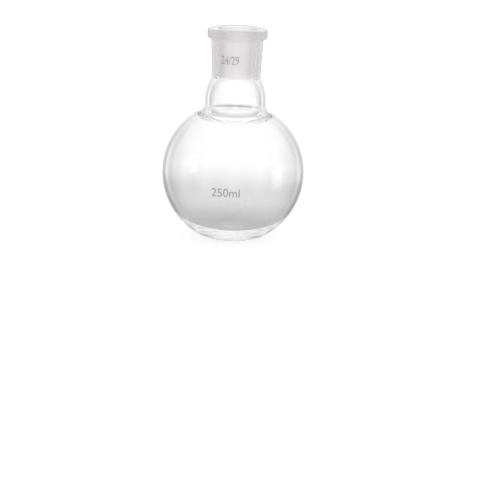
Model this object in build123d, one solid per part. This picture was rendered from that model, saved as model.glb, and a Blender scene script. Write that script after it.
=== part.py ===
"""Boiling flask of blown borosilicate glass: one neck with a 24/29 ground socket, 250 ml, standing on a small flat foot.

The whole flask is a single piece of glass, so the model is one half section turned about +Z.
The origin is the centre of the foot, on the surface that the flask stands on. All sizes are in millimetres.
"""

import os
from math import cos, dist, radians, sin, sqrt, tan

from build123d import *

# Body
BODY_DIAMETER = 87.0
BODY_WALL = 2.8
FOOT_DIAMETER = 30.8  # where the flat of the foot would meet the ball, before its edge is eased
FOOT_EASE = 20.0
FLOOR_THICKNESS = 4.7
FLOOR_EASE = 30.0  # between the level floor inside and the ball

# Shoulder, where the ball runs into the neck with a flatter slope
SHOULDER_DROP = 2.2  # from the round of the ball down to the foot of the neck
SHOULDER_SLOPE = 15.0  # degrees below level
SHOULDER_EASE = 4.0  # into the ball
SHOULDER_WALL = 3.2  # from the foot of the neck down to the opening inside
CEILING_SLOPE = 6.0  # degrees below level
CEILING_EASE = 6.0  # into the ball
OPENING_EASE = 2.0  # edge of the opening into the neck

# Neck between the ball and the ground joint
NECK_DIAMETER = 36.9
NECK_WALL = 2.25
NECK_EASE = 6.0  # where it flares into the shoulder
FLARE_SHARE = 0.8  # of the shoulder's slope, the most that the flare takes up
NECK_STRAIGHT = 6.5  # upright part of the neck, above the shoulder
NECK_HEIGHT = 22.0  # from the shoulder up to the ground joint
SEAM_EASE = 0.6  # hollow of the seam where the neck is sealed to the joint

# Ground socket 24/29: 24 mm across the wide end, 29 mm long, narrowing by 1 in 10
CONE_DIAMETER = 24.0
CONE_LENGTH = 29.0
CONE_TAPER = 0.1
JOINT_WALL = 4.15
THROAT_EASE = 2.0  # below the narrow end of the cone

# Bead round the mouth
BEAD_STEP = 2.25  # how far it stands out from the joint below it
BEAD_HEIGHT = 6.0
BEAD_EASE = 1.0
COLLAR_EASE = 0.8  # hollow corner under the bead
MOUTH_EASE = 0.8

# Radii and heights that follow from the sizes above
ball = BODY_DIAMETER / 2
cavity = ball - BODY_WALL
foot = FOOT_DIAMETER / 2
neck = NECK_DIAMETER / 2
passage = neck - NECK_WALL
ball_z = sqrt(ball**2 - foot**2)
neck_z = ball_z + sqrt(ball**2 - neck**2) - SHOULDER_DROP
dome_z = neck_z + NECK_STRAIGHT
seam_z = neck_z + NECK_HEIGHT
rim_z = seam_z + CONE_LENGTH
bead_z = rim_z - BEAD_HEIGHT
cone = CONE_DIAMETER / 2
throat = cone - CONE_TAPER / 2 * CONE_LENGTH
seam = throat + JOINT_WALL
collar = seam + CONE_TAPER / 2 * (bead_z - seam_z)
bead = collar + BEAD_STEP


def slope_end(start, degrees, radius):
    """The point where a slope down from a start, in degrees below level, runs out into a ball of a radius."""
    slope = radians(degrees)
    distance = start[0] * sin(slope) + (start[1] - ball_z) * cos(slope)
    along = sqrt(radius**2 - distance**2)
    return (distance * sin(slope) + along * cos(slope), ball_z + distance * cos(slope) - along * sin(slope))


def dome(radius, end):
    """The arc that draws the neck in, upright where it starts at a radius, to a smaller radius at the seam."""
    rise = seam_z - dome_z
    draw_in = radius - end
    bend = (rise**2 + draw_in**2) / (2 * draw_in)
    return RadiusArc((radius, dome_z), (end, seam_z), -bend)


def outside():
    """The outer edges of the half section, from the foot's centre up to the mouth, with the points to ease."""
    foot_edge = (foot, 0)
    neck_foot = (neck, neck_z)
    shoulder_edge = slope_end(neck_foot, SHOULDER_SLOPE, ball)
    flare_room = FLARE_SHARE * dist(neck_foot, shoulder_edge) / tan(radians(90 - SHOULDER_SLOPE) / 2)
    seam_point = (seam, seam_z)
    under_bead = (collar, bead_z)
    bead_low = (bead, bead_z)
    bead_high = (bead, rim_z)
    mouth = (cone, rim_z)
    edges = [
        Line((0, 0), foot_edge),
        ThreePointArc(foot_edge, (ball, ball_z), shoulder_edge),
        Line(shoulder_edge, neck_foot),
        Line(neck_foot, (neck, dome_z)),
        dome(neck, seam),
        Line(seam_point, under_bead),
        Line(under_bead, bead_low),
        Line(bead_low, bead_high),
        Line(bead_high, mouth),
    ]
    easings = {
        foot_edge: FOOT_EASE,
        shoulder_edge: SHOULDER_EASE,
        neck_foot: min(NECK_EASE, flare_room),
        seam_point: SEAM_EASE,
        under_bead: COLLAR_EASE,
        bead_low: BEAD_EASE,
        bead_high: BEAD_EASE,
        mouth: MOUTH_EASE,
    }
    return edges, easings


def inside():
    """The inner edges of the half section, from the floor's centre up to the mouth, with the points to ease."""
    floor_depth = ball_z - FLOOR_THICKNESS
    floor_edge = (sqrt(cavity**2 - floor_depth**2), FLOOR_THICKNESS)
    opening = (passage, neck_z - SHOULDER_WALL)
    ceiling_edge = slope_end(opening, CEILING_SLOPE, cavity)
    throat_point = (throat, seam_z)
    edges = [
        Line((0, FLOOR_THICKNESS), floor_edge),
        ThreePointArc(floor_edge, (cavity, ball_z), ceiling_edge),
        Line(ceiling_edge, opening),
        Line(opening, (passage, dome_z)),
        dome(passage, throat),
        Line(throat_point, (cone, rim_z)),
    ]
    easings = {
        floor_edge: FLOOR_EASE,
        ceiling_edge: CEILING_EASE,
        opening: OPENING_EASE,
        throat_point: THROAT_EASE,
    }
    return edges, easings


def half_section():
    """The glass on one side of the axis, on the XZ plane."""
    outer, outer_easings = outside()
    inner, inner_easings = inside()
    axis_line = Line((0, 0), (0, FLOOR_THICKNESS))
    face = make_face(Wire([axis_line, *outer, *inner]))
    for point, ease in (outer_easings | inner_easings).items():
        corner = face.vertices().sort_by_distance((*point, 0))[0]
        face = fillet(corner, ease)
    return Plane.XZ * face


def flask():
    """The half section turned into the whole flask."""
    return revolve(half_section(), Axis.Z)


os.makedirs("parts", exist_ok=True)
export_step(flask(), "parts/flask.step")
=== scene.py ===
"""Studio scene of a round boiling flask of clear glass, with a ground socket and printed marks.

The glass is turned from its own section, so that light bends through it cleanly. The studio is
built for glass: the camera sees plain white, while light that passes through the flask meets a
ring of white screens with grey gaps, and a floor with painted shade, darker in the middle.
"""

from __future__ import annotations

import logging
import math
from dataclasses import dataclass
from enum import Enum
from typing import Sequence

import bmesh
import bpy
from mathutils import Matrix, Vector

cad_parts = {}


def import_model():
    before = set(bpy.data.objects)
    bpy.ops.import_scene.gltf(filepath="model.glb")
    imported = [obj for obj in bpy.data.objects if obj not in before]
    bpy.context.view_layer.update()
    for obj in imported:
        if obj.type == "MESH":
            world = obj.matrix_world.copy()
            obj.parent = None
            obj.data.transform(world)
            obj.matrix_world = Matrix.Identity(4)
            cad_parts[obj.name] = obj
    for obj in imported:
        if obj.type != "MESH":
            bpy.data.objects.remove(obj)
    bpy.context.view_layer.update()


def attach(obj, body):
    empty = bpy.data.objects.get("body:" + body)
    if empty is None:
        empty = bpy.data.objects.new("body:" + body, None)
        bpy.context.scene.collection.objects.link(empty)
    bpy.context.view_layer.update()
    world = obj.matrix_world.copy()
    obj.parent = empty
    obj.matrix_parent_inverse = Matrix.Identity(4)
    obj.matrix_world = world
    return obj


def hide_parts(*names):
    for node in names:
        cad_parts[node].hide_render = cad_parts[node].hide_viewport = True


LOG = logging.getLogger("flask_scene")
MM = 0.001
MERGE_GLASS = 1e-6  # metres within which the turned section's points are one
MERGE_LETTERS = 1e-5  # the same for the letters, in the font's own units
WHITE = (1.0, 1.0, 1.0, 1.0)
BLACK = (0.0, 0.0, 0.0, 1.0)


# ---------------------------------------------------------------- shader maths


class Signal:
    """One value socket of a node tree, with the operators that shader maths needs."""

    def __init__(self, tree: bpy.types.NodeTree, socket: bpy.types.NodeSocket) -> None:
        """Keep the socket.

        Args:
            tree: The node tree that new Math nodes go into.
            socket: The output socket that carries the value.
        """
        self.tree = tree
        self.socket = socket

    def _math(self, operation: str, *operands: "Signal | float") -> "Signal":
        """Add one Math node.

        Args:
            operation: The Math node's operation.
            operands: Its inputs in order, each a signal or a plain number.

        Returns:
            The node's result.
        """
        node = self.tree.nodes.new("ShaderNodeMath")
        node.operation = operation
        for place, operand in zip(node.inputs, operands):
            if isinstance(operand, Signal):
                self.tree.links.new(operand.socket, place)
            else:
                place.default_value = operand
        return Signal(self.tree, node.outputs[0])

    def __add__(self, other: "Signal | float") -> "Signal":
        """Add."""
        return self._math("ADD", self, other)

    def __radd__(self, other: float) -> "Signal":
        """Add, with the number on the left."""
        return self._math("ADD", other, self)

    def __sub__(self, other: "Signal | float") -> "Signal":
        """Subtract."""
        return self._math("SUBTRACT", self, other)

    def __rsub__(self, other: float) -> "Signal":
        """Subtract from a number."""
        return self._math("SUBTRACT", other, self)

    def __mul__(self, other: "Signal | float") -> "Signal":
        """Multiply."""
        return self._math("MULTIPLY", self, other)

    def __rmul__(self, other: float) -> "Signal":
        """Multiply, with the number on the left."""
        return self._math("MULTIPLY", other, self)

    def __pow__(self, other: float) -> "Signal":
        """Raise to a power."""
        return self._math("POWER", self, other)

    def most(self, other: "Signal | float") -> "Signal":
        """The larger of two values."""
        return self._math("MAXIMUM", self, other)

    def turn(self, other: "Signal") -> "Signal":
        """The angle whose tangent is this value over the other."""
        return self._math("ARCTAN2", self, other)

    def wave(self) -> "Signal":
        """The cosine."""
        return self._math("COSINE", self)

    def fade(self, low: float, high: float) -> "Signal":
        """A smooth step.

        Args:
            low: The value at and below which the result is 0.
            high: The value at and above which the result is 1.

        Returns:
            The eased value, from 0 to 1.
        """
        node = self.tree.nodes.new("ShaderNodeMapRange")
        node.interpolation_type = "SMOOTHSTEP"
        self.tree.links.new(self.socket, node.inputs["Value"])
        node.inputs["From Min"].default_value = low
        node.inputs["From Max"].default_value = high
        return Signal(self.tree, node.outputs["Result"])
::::
**THE EXERCISE**
Quote exactly the lines running from the line with "bpy.data.objects.remove(obj)" through the line with "cad_parts[node].hide_render = cad_parts[node].hide_viewport", both ends included, and nothing more.

**SOLUTION TO THIS TASK**
            bpy.data.objects.remove(obj)
    bpy.context.view_layer.update()


def attach(obj, body):
    empty = bpy.data.objects.get("body:" + body)
    if empty is None:
        empty = bpy.data.objects.new("body:" + body, None)
        bpy.context.scene.collection.objects.link(empty)
    bpy.context.view_layer.update()
    world = obj.matrix_world.copy()
    obj.parent = empty
    obj.matrix_parent_inverse = Matrix.Identity(4)
    obj.matrix_world = world
    return obj


def hide_parts(*names):
    for node in names:
        cad_parts[node].hide_render = cad_parts[node].hide_viewport = True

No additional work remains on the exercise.